Implementing periodic state checks to verify hardware state and cleanup if necessary.
Modifying some parts of the ARTIQ codebase to implement a cleanup callback or add an exeption in scheduler's deleter.

sb10q · Jul 9, 2024

See also idle kernels.

Llmcc-lab · Jul 10, 2024

sb10q Idle kernels seem like a good way of doing this (if I understand what it's doing). From the documentation, it looks like it's a way of specifying the state of the hardware "whenever it is not connected to the host via Ethernet".

If I have artiq_master running, would this mean that the host is always connected via Ethernet, and so the idle kernel wouldn't be used?

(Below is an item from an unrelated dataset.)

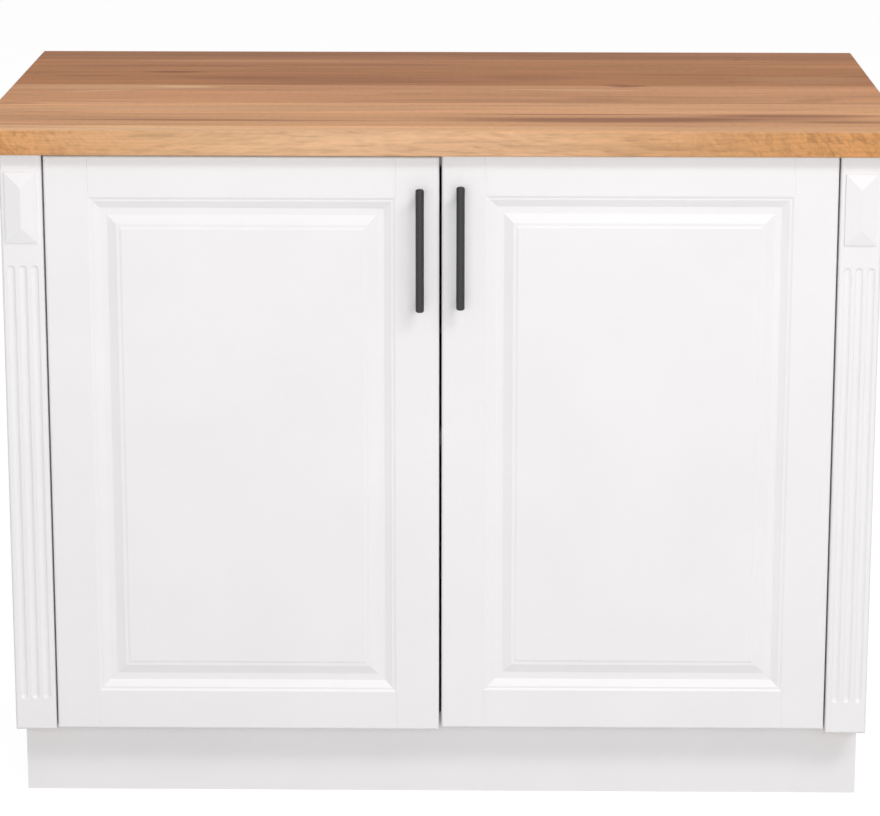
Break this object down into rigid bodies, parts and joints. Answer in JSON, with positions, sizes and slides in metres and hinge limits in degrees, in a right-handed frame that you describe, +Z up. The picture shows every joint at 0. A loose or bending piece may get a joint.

Or is it that the idle kernel is used whenever an experiment isn't being run?

I guess I'd like to understand a basic example of how the idle kernel could be used. For example, could an idle experiment be

from artiq.experiment import *
from artiq_common_methods.experiments import IdleExperiment

class IdleState(EnvExperiment):

    def build(self):
        self.setattr_device('core')
        self.experiment = IdleExperiment(self)
    
    def prepare(self):
        self.experiment.ion_trapped = self.get_dataset('ion_trapped')

    @kernel
    def run(self):
        self.core.reset()
        self.experiment.run()

Where IdleExperiment contains methods that will be run depending on the ion trapped (these methods need to be on kernel only according to docs). So when an experiment is finished running, would this experiment be run?

As a simple example instead, if we had an idle experiment like so

from artiq.experiment import *

class ExampleIdle(EnvExperiment):
    
    def build(self):
        self.setattr_device('core')
        self.setattr_device("led")

    @kernel
    def run(self):
        self.core.reset()
        self.led.on()

then would the LED come on after every experiment?

Llmcc-lab · Jul 10, 2024

fsagbuya Thank you for your recommendations. Your first point

fsagbuya you can always perform a cleanup before that.

I'm not sure what you mean by that. Would you be able to give an example?

fsagbuya Modifying some parts of the ARTIQ codebase to implement a cleanup callback or add an exeption in scheduler's deleter.

This might be an interesting way of handling it (especially if I just say "this is how we are going to write experiments from now on"), I'll see if idle kernels are what I want first though

architeuthis · Jul 10, 2024

Idle kernels seem like a good way of doing this (if I understand what it's doing). From the documentation, it looks like it's a way of specifying the state of the hardware "whenever it is not connected to the host via Ethernet".

I believe they run automatically (and loop) while no other kernel is running or scheduled, regardless of whether or not the master is connected. That sentence in the manual should probably be changed...

I guess I'd like to understand a basic example of how the idle kernel could be used.

The archetypal example idle kernel is artiq/examples/kasli/idle_kernel.py, i.e. here.